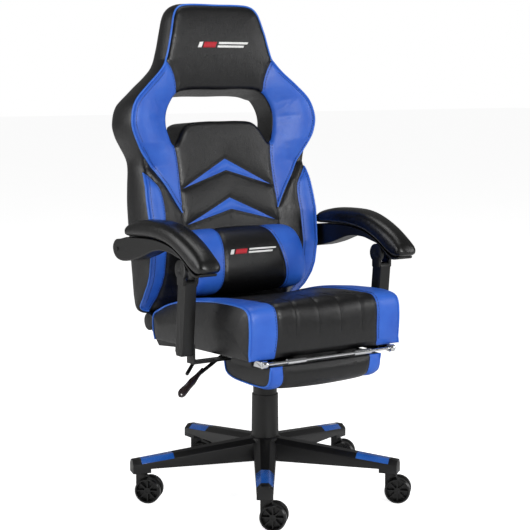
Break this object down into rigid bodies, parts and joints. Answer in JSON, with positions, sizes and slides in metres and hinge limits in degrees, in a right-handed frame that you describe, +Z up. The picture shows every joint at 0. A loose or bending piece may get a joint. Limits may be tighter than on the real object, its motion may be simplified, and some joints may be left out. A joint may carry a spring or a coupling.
{
  "type": "reclining gaming chair",
  "caption": "High-backed reclining swivel chair with winged back, padded linked armrests, gas lift, caster base, lumbar cushion and slide-out footrest.",
  "frame": {"origin": "on the floor, on the gas lift's axis", "axes": "+Z up, the sitter faces -Y, the sitter's right hand is on the -X side"},
  "size_m": [0.6777, 0.6483, 1.1943],
  "materials": {
    "black_nylon": "satin",
    "blue_plastic": "gloss",
    "black_plastic": "satin",
    "caster_plastic": "satin",
    "lever_plastic": "gloss",
    "black_steel": "satin",
    "bright_steel": "satin",
    "chrome": "polished",
    "black_leather": "satin",
    "plywood": "matte"
  },
  "bodies": {
    "base": {"star_base": "black_nylon", "base_inlays": "blue_plastic", "gas_cylinder": "black_steel", "cover_lower": "black_plastic"},
    "lift_rod": {"piston_rod": "bright_steel"},
    "cover": {"cover_middle": "black_plastic"},
    "seat": {"pressure_tube": "black_steel", "cover_upper": "black_plastic", "tilt_pan": "black_steel", "pan_bolts": "bright_steel", "seat_board": "plywood", "seat_cushion": "black_leather", "hinge_plate_right": "black_steel", "hinge_plate_left": "black_steel", "hinge_pins": "bright_steel", "hinge_covers": "black_plastic", "rail_sleeves": "black_plastic", "arm_bracket_right": "black_steel", "arm_bracket_left": "black_steel", "arm_foot_pins": "bright_steel", "lever_pins": "bright_steel"},
    "lift_handle": {"lift_lever": "black_steel", "lift_grip": "lever_plastic"},
    "recline_handle": {"recline_lever": "black_steel"},
    "back": {"back_frame": "black_steel", "back_plate_right": "black_steel", "back_plate_left": "black_steel", "back_cushion": "black_leather", "lumbar_cushion": "black_leather", "arm_studs": "bright_steel"},
    "arm_right": {"arm_pad_right": "black_leather", "arm_shell_right": "black_plastic"},
    "arm_left": {"arm_pad_left": "black_leather", "arm_shell_left": "black_plastic"},
    "post_right": {"arm_post_right": "black_plastic", "knuckle_pin_right": "bright_steel"},
    "post_left": {"arm_post_left": "black_plastic", "knuckle_pin_left": "bright_steel"},
    "footrest_slide": {"footrest_rail_right": "chrome", "footrest_rail_left": "chrome", "rail_corners": "chrome", "footrest_bar": "chrome"},
    "footrest": {"footrest_board": "plywood", "footrest_pad": "black_leather"},
    "caster_1": {"caster_body_1": "caster_plastic", "caster_pins_1": "bright_steel"},
    "wheels_1": {"caster_wheels_1": "caster_plastic"},
    "caster_2": {"caster_body_2": "caster_plastic", "caster_pins_2": "bright_steel"},
    "wheels_2": {"caster_wheels_2": "caster_plastic"},
    "caster_3": {"caster_body_3": "caster_plastic", "caster_pins_3": "bright_steel"},
    "wheels_3": {"caster_wheels_3": "caster_plastic"},
    "caster_4": {"caster_body_4": "caster_plastic", "caster_pins_4": "bright_steel"},
    "wheels_4": {"caster_wheels_4": "caster_plastic"},
    "caster_5": {"caster_body_5": "caster_plastic", "caster_pins_5": "bright_steel"},
    "wheels_5": {"caster_wheels_5": "caster_plastic"}
  },
  "joints": [
    {"name": "caster_swivel_1", "type": "hinge", "parent": "base", "child": "caster_1", "pos_m": [-0.17887, -0.25929, 0.08], "axis": [0, 0, 1], "continuous": true},
    {"name": "caster_roll_1", "type": "hinge", "parent": "caster_1", "child": "wheels_1", "pos_m": [-0.16379, -0.2739, 0.031], "axis": [0.6959, 0.7181, 0], "continuous": true},
    {"name": "caster_swivel_2", "type": "hinge", "parent": "base", "child": "caster_2", "pos_m": [0.19132, -0.25024, 0.08], "axis": [0, 0, 1], "continuous": true},
    {"name": "caster_roll_2", "type": "hinge", "parent": "caster_2", "child": "wheels_2", "pos_m": [0.2064, -0.26486, 0.031], "axis": [0.6959, 0.7181, 0], "continuous": true},
    {"name": "caster_swivel_3", "type": "hinge", "parent": "base", "child": "caster_3", "pos_m": [0.29712, 0.10463, 0.08], "axis": [0, 0, 1], "continuous": true},
    {"name": "caster_roll_3", "type": "hinge", "parent": "caster_3", "child": "wheels_3", "pos_m": [0.3122, 0.09002, 0.031], "axis": [0.6959, 0.7181, 0], "continuous": true},
    {"name": "caster_swivel_4", "type": "hinge", "parent": "base", "child": "caster_4", "pos_m": [-0.0077, 0.31491, 0.08], "axis": [0, 0, 1], "continuous": true},
    {"name": "caster_roll_4", "type": "hinge", "parent": "caster_4", "child": "wheels_4", "pos_m": [0.00739, 0.30029, 0.031], "axis": [0.6959, 0.7181, 0], "continuous": true},
    {"name": "caster_swivel_5", "type": "hinge", "parent": "base", "child": "caster_5", "pos_m": [-0.30187, 0.08999, 0.08], "axis": [0, 0, 1], "continuous": true},
    {"name": "caster_roll_5", "type": "hinge", "parent": "caster_5", "child": "wheels_5", "pos_m": [-0.28679, 0.07538, 0.031], "axis": [0.6959, 0.7181, 0], "continuous": true},
    {"name": "seat_swivel", "type": "hinge", "parent": "base", "child": "lift_rod", "pos_m": [0, 0, 0.2], "axis": [0, 0, 1], "continuous": true},
    {"name": "seat_lift", "type": "slide", "parent": "lift_rod", "child": "seat", "axis": [0, 0, 1], "range_m": [0, 0.09]},
    {"name": "cover_lift", "type": "slide", "parent": "base", "child": "cover", "axis": [0, 0, 1], "range_m": [0, 0.045]},
    {"name": "recline", "type": "hinge", "parent": "seat", "child": "back", "pos_m": [0, 0.2, 0.415], "axis": [-1, 0, 0], "range_deg": [0, 50]},
    {"name": "post_right_tilt", "type": "hinge", "parent": "seat", "child": "post_right", "pos_m": [0, -0.085, 0.394], "axis": [-1, 0, 0], "range_deg": [0, 50]},
    {"name": "arm_right_level", "type": "hinge", "parent": "back", "child": "arm_right", "pos_m": [0, 0.185, 0.604], "axis": [1, 0, 0], "range_deg": [0, 50]},
    {"name": "post_left_tilt", "type": "hinge", "parent": "seat", "child": "post_left", "pos_m": [0, -0.085, 0.394], "axis": [-1, 0, 0], "range_deg": [0, 50]},
    {"name": "arm_left_level", "type": "hinge", "parent": "back", "child": "arm_left", "pos_m": [0, 0.185, 0.604], "axis": [1, 0, 0], "range_deg": [0, 50]},
    {"name": "footrest_pull", "type": "slide", "parent": "seat", "child": "footrest_slide", "axis": [0, -1, 0], "range_m": [0, 0.195]},
    {"name": "footrest_fold", "type": "hinge", "parent": "footrest_slide", "child": "footrest", "pos_m": [0, -0.262, 0.378], "axis": [-1, 0, 0], "range_deg": [0, 178]},
    {"name": "lift_pull", "type": "hinge", "parent": "seat", "child": "lift_handle", "pos_m": [-0.063, 0.02, 0.354], "axis": [0, 1, 0], "range_deg": [0, 4], "stiffness_Nm_per_rad": 4, "springref_deg": -2.86},
    {"name": "recline_pull", "type": "hinge", "parent": "seat", "child": "recline_handle", "pos_m": [-0.166, 0.165, 0.366], "axis": [-1, 0, 0], "range_deg": [0, 10], "stiffness_Nm_per_rad": 6, "springref_deg": -2.86}
  ],
  "couplings": [
    {"joint": "cover_lift", "follows": "seat_lift", "ratio": 0.5},
    {"joint": "post_right_tilt", "follows": "recline", "ratio": 1},
    {"joint": "arm_right_level", "follows": "recline", "ratio": 1},
    {"joint": "post_left_tilt", "follows": "recline", "ratio": 1},
    {"joint": "arm_left_level", "follows": "recline", "ratio": 1}
  ]
}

• [Do this]
Using the material above, copy every line in which the string "joints" occurs.

• [Response for this exercise]
Break this object down into rigid bodies, parts and joints. Answer in JSON, with positions, sizes and slides in metres and hinge limits in degrees, in a right-handed frame that you describe, +Z up. The picture shows every joint at 0. A loose or bending piece may get a joint. Limits may be tighter than on the real object, its motion may be simplified, and some joints may be left out. A joint may carry a spring or a coupling.
  "joints": [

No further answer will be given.